◆ Your task: Repeat the material in full. Keep every line exactly as it is.

### Information shown ###

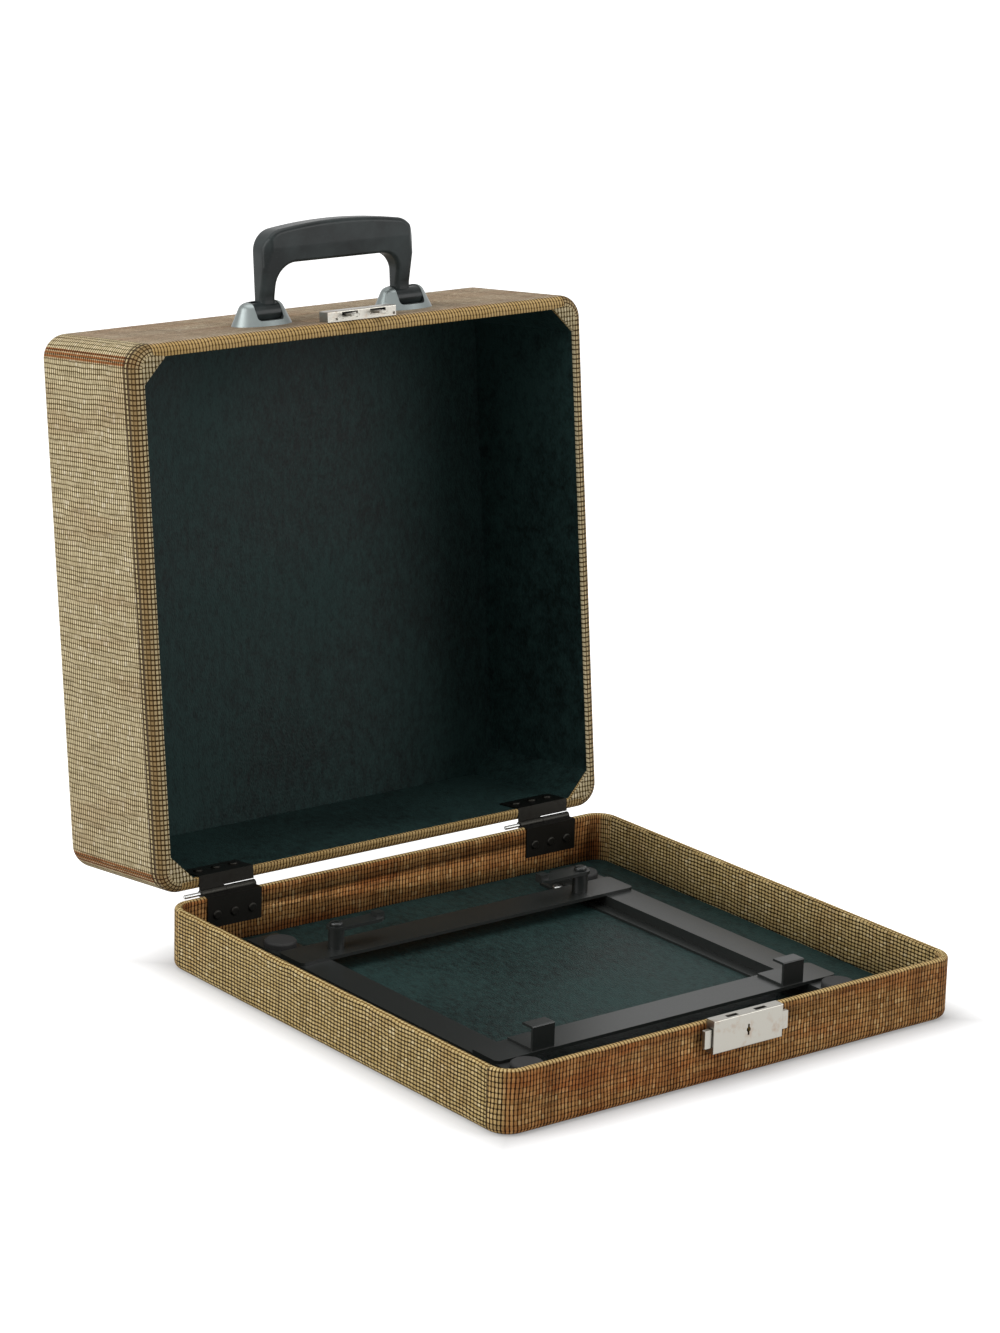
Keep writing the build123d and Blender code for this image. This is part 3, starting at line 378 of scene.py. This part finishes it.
def weaveThreads(tree, fields, sideToneAndShade, edges, chance, look):
    # a slub is a rounded bead, and the front's beads run closer together than the side's
    alongScale = add(tree, "MapRange", [sideToneAndShade, 0.0, 1.0, 1 / look["frontAlong"],
                                        1 / look["halfAlong"]], **smooth)
    rounds = []
    for axis, scale in (("X", 1 / look["halfAcross"]), ("Y", alongScale)):
        scaled = add(tree, "Math", [edges[axis], scale], **product)
        rounds.append(add(tree, "Math", [scaled, weave["square"]], operation="POWER"))
    roundness = add(tree, "Math", rounds, **total)
    slub = add(tree, "MapRange", [roundness, *weave["slubEdge"], 1.0, 0.0], **smooth)
    # side colours against front colours: partly the threads' own, partly painted shade that differs with the
    # wall's facing
    shades = {}
    for key, driver in (("Slubs", chance["slub"]), ("Gaps", chance["column"])):
        sideShade = add(tree, "ValToRGB", [driver], look["side" + key])
        frontShade = add(tree, "ValToRGB", [driver], look["front" + key])
        shades[key] = add(tree, "Mix", [sideToneAndShade, frontShade, sideShade], **blend)
    woven = add(tree, "Mix", [slub, shades["Gaps"], shades["Slubs"]], **blend)
    # the line between two rows is weak or strong, and breaks up along its length
    rowLine = add(tree, "MapRange", [edges["Y"], *weave["rowLine"], 0.0, 1.0], **smooth)
    rowWeight = add(tree, "MapRange", [chance["row"], 0.0, 1.0, look["rowWeak"], 1.0], **smooth)
    wallWeight = add(tree, "MapRange", [sideToneAndShade, 0.0, 1.0, look["frontRows"], 1.0], **smooth)
    for weight in (rowWeight, fields["broken"], wallWeight):
        rowLine = add(tree, "Math", [rowLine, weight], **product)
    for line in (rowLine, fields["streak"]):
        woven = add(tree, "Mix", [line, woven, colour(look["rowGap"])], **blend)
    return slub, woven


def tintPlaid(tree, maps, fields, sideToneAndShade, woven, look):
    # soft plaid on the front and rear: stripes one way, bands the other, and rusty patches, which
    # are weaker on the side walls
    front = add(tree, "Math", [1.0, sideToneAndShade], operation="SUBTRACT")
    plaid = add(tree, "Math", [front, look["plaid"]], **product)
    bands = add(tree, "Math", [fields["band"], fields["patch"]], **total)
    sidePatch = add(tree, "Math", [maps["side"], weave["sidePatch"]], **product)
    for field, weight, shade in ((fields["stripe"], plaid, weave["stripeShade"]),
                                 (bands, plaid, look["rust"]),
                                 (fields["patch"], sidePatch, weave["patchShade"])):
        weighted = add(tree, "Math", [field, weight], **product)
        woven = add(tree, "Mix", [weighted, woven, colour(shade)], **tint)
    return woven


def wearRim(tree, run, slub, woven, look):
    # pale thread over the rim, worn by the hands
    start, end = look["rimStart"], look["rimEnd"]
    fadeIn = add(tree, "MapRange", [run, start, start + weave["rimFadeIn"], 0.0, weave["rimWorn"]],
                 **smooth)
    fadeOut = add(tree, "MapRange", [run, end, end + weave["rimFadeOut"], 1.0, 0.0], **smooth)
    rim = add(tree, "Math", [fadeIn, fadeOut], **product)
    worn = add(tree, "Mix", [slub, colour(look["rimGap"]), colour(look["rimShade"])], **blend)
    return add(tree, "Mix", [rim, woven, worn], **blend)


def lineOverlap(tree, maps, woven, look):
    # the dark line where the front's cloth overlaps the side's
    line = add(tree, "MapRange", [maps["seam"], *weave["overlapLine"], 0.0, 1.0], **smooth)
    for weight in (maps["overlap"], look["overlapLine"]):
        line = add(tree, "Math", [line, weight], **product)
    return add(tree, "Mix", [line, woven, colour(weave["overlapShade"])], **blend)


def trimLid(tree, maps, edgeY, woven):
    # three rust rows by the upright corners, then the beaded threads along the side walls' rim
    first, last, fade = rustRows["first"], rustRows["last"], rustRows["fade"]
    wave = add(tree, "Math", [maps["seam"], rustRows["spacing"]], operation="PINGPONG")
    triple = add(tree, "MapRange", [wave, *rustRows["range"]], **smooth)
    rows = add(tree, "MapRange", [maps["seam"], first, first - fade, 0.0, 1.0], **smooth)
    rowsEnd = add(tree, "MapRange", [maps["seam"], last, last + fade, 0.0, 1.0], **smooth)
    for weight in (rowsEnd, triple, maps["side"]):
        rows = add(tree, "Math", [rows, weight], **product)
    rusty = add(tree, "Mix", [rows, woven, colour(rustRows["shade"])], **tint)

    low, high = rimLines["start"], rimLines["end"]
    along = add(tree, "MapRange", [maps["run"], low, high])
    stops = [((place - low) / (high - low), shade) for place, shade in rimLines["shades"]]
    threadShade = add(tree, "ValToRGB", [along], stops)
    threadShade.color_ramp.interpolation = "CONSTANT"
    bead = add(tree, "MapRange", [edgeY, *rimLines["bead"], 1.0, 0.0], **smooth)
    beaded = add(tree, "Mix", [bead, colour(rimLines["ground"]), threadShade], **blend)
    onRim = add(tree, "Math", [maps["run"], low], operation="GREATER_THAN")
    sideFrom = (cloth["sideMark"] + cloth["flatMark"]) / 2
    onSide = add(tree, "Math", [maps["side"], sideFrom], operation="GREATER_THAN")
    for weight in (onSide, rimLines["weight"]):
        onRim = add(tree, "Math", [onRim, weight], **product)
    return add(tree, "Mix", [onRim, rusty, beaded], **blend)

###

◆ Exercise answer:
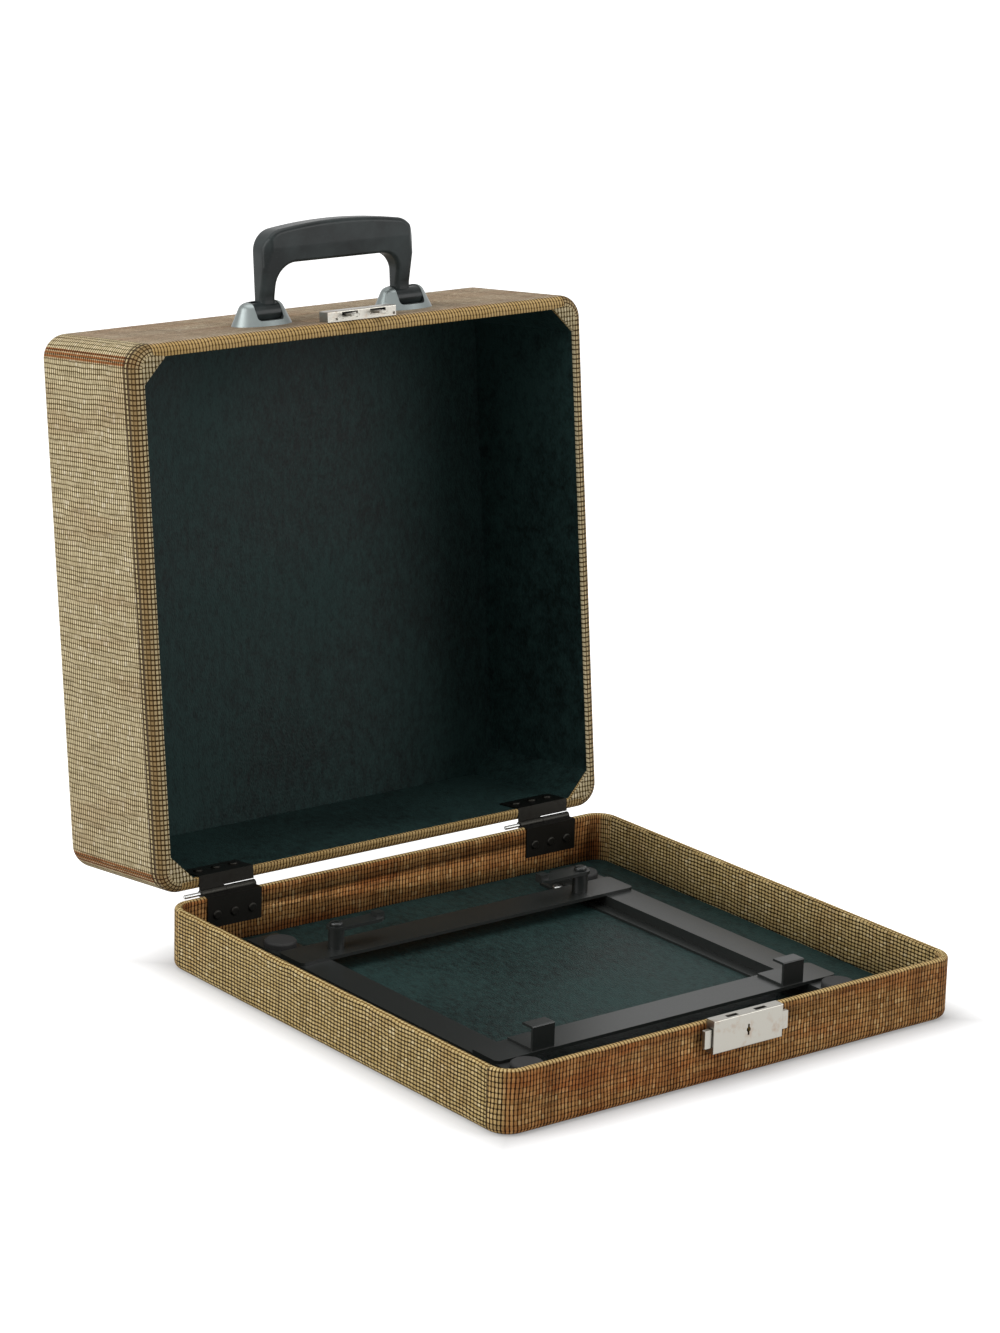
Keep writing the build123d and Blender code for this image. This is part 3, starting at line 378 of scene.py. This part finishes it.
def weaveThreads(tree, fields, sideToneAndShade, edges, chance, look):
    # a slub is a rounded bead, and the front's beads run closer together than the side's
    alongScale = add(tree, "MapRange", [sideToneAndShade, 0.0, 1.0, 1 / look["frontAlong"],
                                        1 / look["halfAlong"]], **smooth)
    rounds = []
    for axis, scale in (("X", 1 / look["halfAcross"]), ("Y", alongScale)):
        scaled = add(tree, "Math", [edges[axis], scale], **product)
        rounds.append(add(tree, "Math", [scaled, weave["square"]], operation="POWER"))
    roundness = add(tree, "Math", rounds, **total)
    slub = add(tree, "MapRange", [roundness, *weave["slubEdge"], 1.0, 0.0], **smooth)
    # side colours against front colours: partly the threads' own, partly painted shade that differs with the
    # wall's facing
    shades = {}
    for key, driver in (("Slubs", chance["slub"]), ("Gaps", chance["column"])):
        sideShade = add(tree, "ValToRGB", [driver], look["side" + key])
        frontShade = add(tree, "ValToRGB", [driver], look["front" + key])
        shades[key] = add(tree, "Mix", [sideToneAndShade, frontShade, sideShade], **blend)
    woven = add(tree, "Mix", [slub, shades["Gaps"], shades["Slubs"]], **blend)
    # the line between two rows is weak or strong, and breaks up along its length
    rowLine = add(tree, "MapRange", [edges["Y"], *weave["rowLine"], 0.0, 1.0], **smooth)
    rowWeight = add(tree, "MapRange", [chance["row"], 0.0, 1.0, look["rowWeak"], 1.0], **smooth)
    wallWeight = add(tree, "MapRange", [sideToneAndShade, 0.0, 1.0, look["frontRows"], 1.0], **smooth)
    for weight in (rowWeight, fields["broken"], wallWeight):
        rowLine = add(tree, "Math", [rowLine, weight], **product)
    for line in (rowLine, fields["streak"]):
        woven = add(tree, "Mix", [line, woven, colour(look["rowGap"])], **blend)
    return slub, woven


def tintPlaid(tree, maps, fields, sideToneAndShade, woven, look):
    # soft plaid on the front and rear: stripes one way, bands the other, and rusty patches, which
    # are weaker on the side walls
    front = add(tree, "Math", [1.0, sideToneAndShade], operation="SUBTRACT")
    plaid = add(tree, "Math", [front, look["plaid"]], **product)
    bands = add(tree, "Math", [fields["band"], fields["patch"]], **total)
    sidePatch = add(tree, "Math", [maps["side"], weave["sidePatch"]], **product)
    for field, weight, shade in ((fields["stripe"], plaid, weave["stripeShade"]),
                                 (bands, plaid, look["rust"]),
                                 (fields["patch"], sidePatch, weave["patchShade"])):
        weighted = add(tree, "Math", [field, weight], **product)
        woven = add(tree, "Mix", [weighted, woven, colour(shade)], **tint)
    return woven


def wearRim(tree, run, slub, woven, look):
    # pale thread over the rim, worn by the hands
    start, end = look["rimStart"], look["rimEnd"]
    fadeIn = add(tree, "MapRange", [run, start, start + weave["rimFadeIn"], 0.0, weave["rimWorn"]],
                 **smooth)
    fadeOut = add(tree, "MapRange", [run, end, end + weave["rimFadeOut"], 1.0, 0.0], **smooth)
    rim = add(tree, "Math", [fadeIn, fadeOut], **product)
    worn = add(tree, "Mix", [slub, colour(look["rimGap"]), colour(look["rimShade"])], **blend)
    return add(tree, "Mix", [rim, woven, worn], **blend)


def lineOverlap(tree, maps, woven, look):
    # the dark line where the front's cloth overlaps the side's
    line = add(tree, "MapRange", [maps["seam"], *weave["overlapLine"], 0.0, 1.0], **smooth)
    for weight in (maps["overlap"], look["overlapLine"]):
        line = add(tree, "Math", [line, weight], **product)
    return add(tree, "Mix", [line, woven, colour(weave["overlapShade"])], **blend)


def trimLid(tree, maps, edgeY, woven):
    # three rust rows by the upright corners, then the beaded threads along the side walls' rim
    first, last, fade = rustRows["first"], rustRows["last"], rustRows["fade"]
    wave = add(tree, "Math", [maps["seam"], rustRows["spacing"]], operation="PINGPONG")
    triple = add(tree, "MapRange", [wave, *rustRows["range"]], **smooth)
    rows = add(tree, "MapRange", [maps["seam"], first, first - fade, 0.0, 1.0], **smooth)
    rowsEnd = add(tree, "MapRange", [maps["seam"], last, last + fade, 0.0, 1.0], **smooth)
    for weight in (rowsEnd, triple, maps["side"]):
        rows = add(tree, "Math", [rows, weight], **product)
    rusty = add(tree, "Mix", [rows, woven, colour(rustRows["shade"])], **tint)

    low, high = rimLines["start"], rimLines["end"]
    along = add(tree, "MapRange", [maps["run"], low, high])
    stops = [((place - low) / (high - low), shade) for place, shade in rimLines["shades"]]
    threadShade = add(tree, "ValToRGB", [along], stops)
    threadShade.color_ramp.interpolation = "CONSTANT"
    bead = add(tree, "MapRange", [edgeY, *rimLines["bead"], 1.0, 0.0], **smooth)
    beaded = add(tree, "Mix", [bead, colour(rimLines["ground"]), threadShade], **blend)
    onRim = add(tree, "Math", [maps["run"], low], operation="GREATER_THAN")
    sideFrom = (cloth["sideMark"] + cloth["flatMark"]) / 2
    onSide = add(tree, "Math", [maps["side"], sideFrom], operation="GREATER_THAN")
    for weight in (onSide, rimLines["weight"]):
        onRim = add(tree, "Math", [onRim, weight], **product)
    return add(tree, "Mix", [onRim, rusty, beaded], **blend)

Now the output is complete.